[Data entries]
──────────

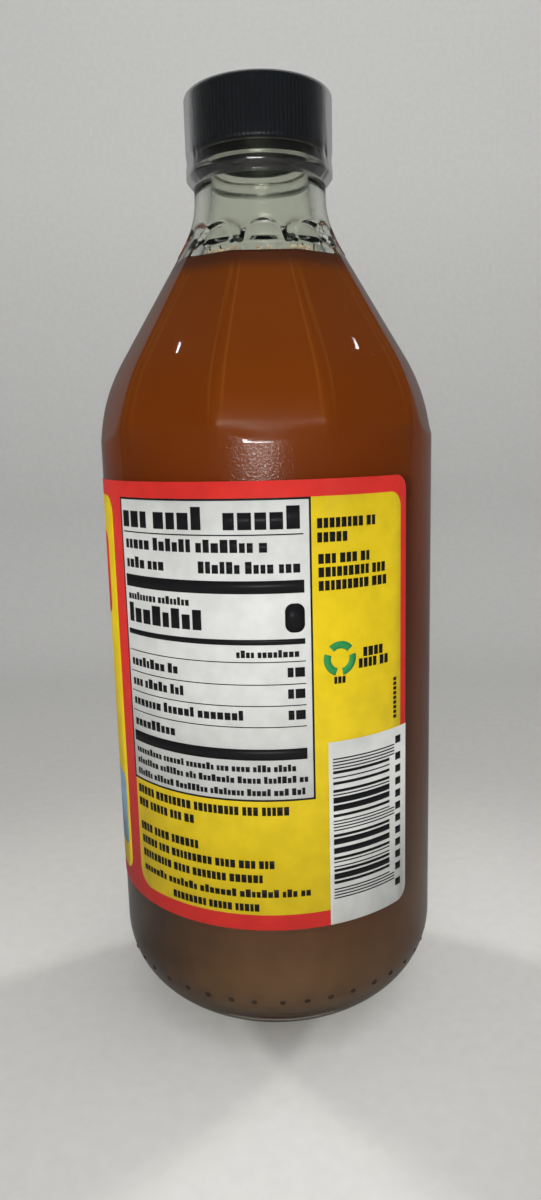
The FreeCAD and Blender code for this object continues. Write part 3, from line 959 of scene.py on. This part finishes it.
def add_lamp(data, place, target, turn, reflected):
    """Stands a lamp at a place, in metres, aimed at a target and turned about its own beam."""
    lamp = bpy.data.objects.new(data.name, data)
    lamp.location = place
    aim = Vector(np.subtract(target, place)).to_track_quat("-Z", "Y").to_matrix()
    lamp.rotation_euler = (aim @ Matrix.Rotation(math.radians(turn), 3, "Z")).to_euler()
    lamp.visible_glossy = reflected
    lamp.visible_transmission = reflected
    bpy.context.scene.collection.objects.link(lamp)


def make_lamp(name, place, size, power, height=None, turn=0.0):
    """A round or, with a height, an oblong lamp. An oblong one also shows in the glass, as a glint."""
    data = bpy.data.lights.new(name, "AREA")
    data.shape = "RECTANGLE" if height else "DISK"
    data.size = size
    if height:
        data.size_y = height
    data.energy = power
    add_lamp(data, place, (0, 0, 0.1), turn, bool(height))


def make_spot(name, place, power):
    """A narrow beam that shows in no reflection."""
    data = bpy.data.lights.new(name, "SPOT")
    data.energy = power
    data.spot_size = math.radians(26)
    data.spot_blend = 0.6
    data.shadow_soft_size = 0.05
    add_lamp(data, place, (0, 0, 0.11), 0.0, False)


def make_light():
    # soft light from in front and above
    make_lamp("front", (-0.05, -0.9, 0.16), 0.25, 5.3)
    make_lamp("top", (0.10, -0.1, 0.9), 0.6, 2.6)
    # glints: the flash beside the camera and an oblong lamp high on either side
    make_lamp("flash", (-0.016, -0.2, 0.1395), 0.06, 0.075, height=0.020)
    make_lamp("ceiling_left", (-0.691, 0.090, 0.855), 0.030, 0.012, height=0.004, turn=-45)
    make_lamp("ceiling_right", (0.707, 0.184, 0.809), 0.030, 0.012, height=0.004, turn=45)
    # light that a pale wall throws back onto the bottle's sides
    make_spot("back_left", (-0.45, 0.36, 0.26), 11.5)
    make_spot("back_right", (0.45, 0.36, 0.26), 11.5)


def make_world():
    """Dim grey light all round, dimmer still in reflections, behind a pale background."""
    world = bpy.data.worlds.new("studio_world")
    bpy.context.scene.world = world
    world.use_nodes = True
    nodes, links = world.node_tree.nodes, world.node_tree.links
    path = nodes.new("ShaderNodeLightPath")
    room = mix_colours(nodes, links, only_reflected(nodes, links), (0.14, 0.145, 0.15), (0.03, 0.03, 0.03))
    links.new(mix_colours(nodes, links, path.outputs["Is Camera Ray"], room, (0.52, 0.515, 0.50)),
              nodes["Background"].inputs["Color"])


def make_camera():
    """The photograph's own view: close in front, just above the label, looking a little down."""
    place, pitch, roll = (0, -0.1986, 0.1287), math.radians(79.41), math.radians(-1.49)
    data = bpy.data.cameras.new("camera")
    data.lens = 26.05
    data.clip_start = 0.01
    camera = bpy.data.objects.new("camera", data)
    bpy.context.scene.collection.objects.link(camera)
    camera.matrix_world = (Matrix.Translation(place) @ Matrix.Rotation(pitch, 4, "X")
                           @ Matrix.Rotation(roll, 4, "Z"))
    bpy.context.scene.camera = camera


make_camera()
make_light()
make_world()
make_stage()
make_glass()
make_bubbles(make_vinegar())
make_heel_dots()
make_cap()
make_film()
make_label()

scene = bpy.context.scene
scene.view_settings.view_transform = "Standard"
scene.cycles.max_bounces = 16
scene.cycles.transmission_bounces = 14
scene.cycles.transparent_max_bounces = 24
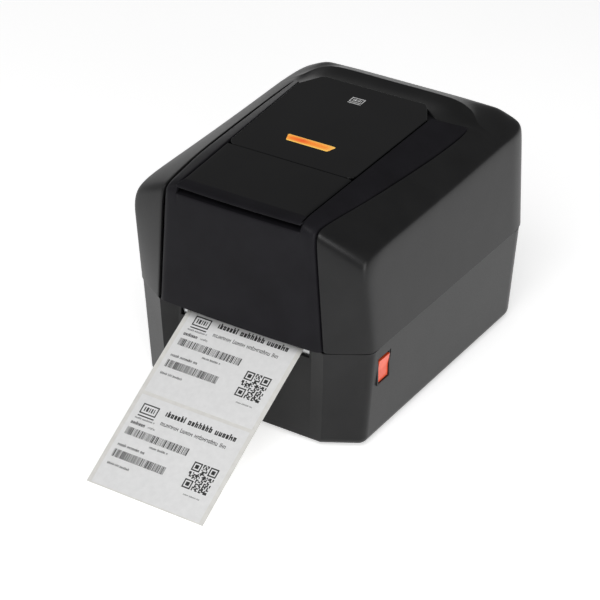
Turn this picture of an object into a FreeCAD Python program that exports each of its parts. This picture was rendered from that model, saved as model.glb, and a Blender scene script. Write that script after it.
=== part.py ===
import FreeCAD, Part
import math
import os
import re

import Sketcher

Vector = FreeCAD.Vector
Rotation = FreeCAD.Rotation
Placement = FreeCAD.Placement

# Desktop thermal-transfer label printer, clamshell type.
# Frame: +X to the machine's right, -Y to its front where the labels leave, +Z up.
# Origin: middle of the whole object's footprint, on the surface that it stands on.
# Millimetres throughout.

# ---------------------------------------------------------------- driving dimensions
SIZES = [
    ("side_x", 109.0, "half width of the cover at the split"),
    ("front_y", -68.5, "front panel at the split"),
    ("rear_y", 197.5, "back of the cover"),
    ("seam_z", 88.0, "split between base and cover"),
    ("seam_gap", 0.3, "each half stands this far off the split"),
    ("wall", 2.5, "moulded wall"),
    ("panel_x", 75.6, "half width of the front panel at the split"),
    ("panel_head_x", 68.3, "half width of the front panel at its head"),
    ("panel_head_y", -66.5, "front panel at its head"),
    ("panel_head_z", 186.3, "head of the front panel"),
    ("bevel_y", -48.2, "outer end of the front bevel at the split"),
    ("bevel_head_y", -59.0, "outer end of the front bevel at the cover's top"),
    ("cover_top_z", 215.0, "height that the cover's blanks reach"),
    ("side_head_x", 106.0, "half width of the cover's side walls at the blanks' top"),
    ("rear_corner", 20.0, "rear corner radius"),
    ("top_z", 195.6, "cover top at the front"),
    ("top_rise", 0.0608, "rise of the top for each millimetre backwards"),
    ("window_x", 55.0, "half width of the gloss panel at the front"),
    ("window_rear_x", 61.5, "half width of the gloss panel at its back"),
    ("window_rear_y", 129.5, "back edge of the gloss panel"),
    ("strip_x", 68.6, "outer edge of the top strip at the front"),
    ("strip_z", 191.0, "outer edge of the top strip at the front"),
    ("strip_rear_x", 84.0, "outer edge of the top strip at its back"),
    ("crease_z", 170.4, "side wall's top edge at the front"),
    ("crease_rise", 0.033, "rise of that edge for each millimetre backwards"),
    ("ridge_y", 157.5, "ridge behind the gloss panel"),
    ("ridge_z", 203.0, "height of that ridge"),
    ("rim_y", 190.0, "back edge of the rear slope"),
    ("rim_z", 189.5, "back edge of the rear slope"),
    ("scoop_radius", 27.0, "hollow between the gloss panel and the ridge"),
    ("key_y", 3.5, "joint between the feed key and the fixed window"),
    ("plate", 2.0, "gloss panel thickness"),
    ("line", 0.4, "shut line round a fitted piece"),
    ("base_bottom_z", 2.5, "underside of the base"),
    ("base_inset", 1.0, "base stands inside the cover by this much"),
    ("base_foot_x", 101.5, "half width of the base at the underside"),
    ("mouth_x", 77.0, "half width of the front scoop at its lips"),
    ("mouth_floor_x", 62.0, "half width of the front scoop's floor"),
    ("mouth_y", -60.5, "front scoop's floor at the split"),
    ("mouth_foot_y", -65.4, "front scoop's lip at the underside"),
    ("liner_x", 54.0, "half width of the liner"),
    ("label_x", 50.0, "half width of a label"),
    ("liner_thick", 0.2, "liner"),
    ("label_thick", 0.12, "label"),
    ("label_length", 80.0, "label"),
    ("label_gap", 3.0, "bare liner between labels"),
    ("nip_y", -48.0, "print line"),
    ("platen_z", 78.0, "platen axis"),
    ("platen_radius", 8.0, "rubber platen"),
    ("shaft_radius", 3.0, "platen shaft"),
    ("roll_y", 110.0, "label roll axis"),
    ("roll_z", 80.0, "label roll axis"),
    ("roll_radius", 52.0, "label roll"),
    ("core_radius", 12.7, "inside of every paper core"),
    ("core_wall", 2.0, "paper core wall"),
    ("bay_radius", 66.0, "media bay"),
    ("deck_z", 78.5, "deck beside and before the media bay"),
    ("deck_x", 88.0, "half width of the deck"),
    ("cheek_x", 60.0, "inner face of the platen cheeks"),
    ("sheet_metal", 1.5, "steel plates"),
    ("frame_x", 62.0, "inner face of the ribbon frame's side plates"),
    ("supply_y", 22.0, "ribbon supply axis"),
    ("supply_z", 158.0, "ribbon supply axis"),
    ("supply_radius", 25.0, "ribbon on the supply core"),
    ("takeup_y", -28.0, "ribbon take-up axis"),
    ("takeup_z", 162.0, "ribbon take-up axis"),
    ("takeup_radius", 20.0, "ribbon on the take-up core"),
    ("ribbon_x", 55.0, "half width of the ribbon"),
    ("ribbon_thick", 0.1, "ribbon"),
    ("hinge_y", 191.5, "cover hinge axis"),
    ("hinge_z", 94.0, "cover hinge axis"),
    ("hinge_radius", 6.0, "rolled rear edge of the cover"),
    ("hinge_x", 60.0, "middle of each hinge ear"),
    ("pin_radius", 1.5, "hinge pins"),
    ("latch_y", -52.0, "latch pivot"),
    ("latch_z", 125.0, "latch pivot"),
    ("latch_x", 67.0, "inner face of the latch arms"),
    ("catch_y", -26.0, "catch pins"),
    ("catch_z", 74.0, "catch pins"),
    ("head_pivot_y", -5.0, "print head bracket pivot"),
    ("head_pivot_z", 104.0, "print head bracket pivot"),
    ("switch_y", -28.5, "power switch"),
    ("switch_z", 66.0, "power switch"),
    ("tooth_module", 0.8, "gear module of both trains"),
    ("rack_module", 1.0, "gear module of the centring racks"),
    ("backlash", 0.2, "play between meshed teeth"),
    ("gear_width", 5.0, "face width of every gear"),
]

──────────

» **WHAT NEEDS TO BE DONE**:
Keep both end lines and retype everything in the records above from the line containing "Turn this picture" through the line containing "Placement = FreeCAD.Placement", exactly, with nothing else.

» **FULL OUTPUT**:
Turn this picture of an object into a FreeCAD Python program that exports each of its parts. This picture was rendered from that model, saved as model.glb, and a Blender scene script. Write that script after it.
=== part.py ===
import FreeCAD, Part
import math
import os
import re

import Sketcher

Vector = FreeCAD.Vector
Rotation = FreeCAD.Rotation
Placement = FreeCAD.Placement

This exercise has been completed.